Meet the only woman running a tent city in Haiti for survivors of earthquake. Can she stop the sexual violence?

Haiti tent city (Edyta Materka)

PORT-AU-PRINCE - Magaline Richard is sporting an orange dress and a pair of cheap, colorful earrings. Her look is less proud than hardened. An icy stare borders on expressionless, forged by the hard luck that life has brought -- and from her current job.

Magaline Richard's work does not allow admitting weakness, and offers no space for mistakes or concessions. She is the head of a tent city, the on-the-ground authority governing the interaction between the 3,000 people (half of whom are children) forced by last January's earthquake to live together in this makeshift camp. With 650 families in tight quarters, her job is largely about preventing the situation from degenerating into violence and anarchy.

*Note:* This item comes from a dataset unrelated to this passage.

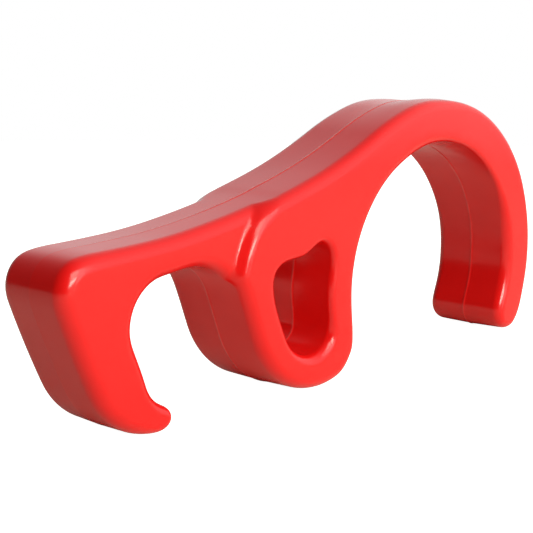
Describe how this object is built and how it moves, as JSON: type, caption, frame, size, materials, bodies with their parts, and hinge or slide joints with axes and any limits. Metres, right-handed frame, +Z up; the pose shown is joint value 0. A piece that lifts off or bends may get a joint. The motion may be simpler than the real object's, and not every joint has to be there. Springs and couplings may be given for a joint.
{
  "type": "beehive frame grip",
  "caption": "One-hand lever grip for lifting beehive frames: lipped hook and loop that straddle a top bar, slim arm, and a large open C-shaped hand hold.",
  "frame": {"origin": "centre of the footprint, on the plane that the hook, the loop and the hand hold rest on", "axes": "+X along the tool from the hook to the hand hold, +Y from the front half to the rear half, +Z up"},
  "size_m": [0.1704, 0.024, 0.066],
  "materials": {
    "red_plastic": "smooth gloss moulding"
  },
  "bodies": {
    "root": {"front_half": "red_plastic", "rear_half": "red_plastic"}
  },
  "joints": []
}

We arrive aboard a pick-up truck under a bright sun, with children playing in the dust and a morning mass underway inside a white tent with the UNICEF insignia. Next to Magaline stands a tall, stern-eyed man dressed in dark pants and blue t-shirt who is the official head of security, her right-hand man.

Since the Jan. 12 quake that killed 230,000 and left some one million homeless, thousands of these impromptu "cities' have spawned across Haiti, from Port-au-Prince down to the southern countryside. Each one has a boss, a sort of "mayor."

Magaline, a widow and mother of a boy, is the only woman in Haiti to run a major refugee camp. Why Marasà 14 K1, the name of this particular camp, chose her as its head no one seems able to explain. But it is a choice that rose up from the people who live there, certainly not imposed from above by a central public authority, which has basically become invisible.

At Marasà K1, on the whole, everything seems to run well enough, with an acceptable level of order and decorum and cleanliness – better than average among the tent cities that we visited.

Magaline denies the widespread reports of sexual abuse and violence, one of the scourges that afflict the tent cities and shantytowns in post-quake Haiti. Her insistence that there is no such violence in her camp raises more than a bit of suspicion, but her proud denials have the air of: Here, I protect the women.

Matter-of-factly, instead, she confirms that there were 25 cases of cholera, and gestures toward the same single stream nearby where everybody goes to wash. The risk of further spread of cholera is a top preoccupation.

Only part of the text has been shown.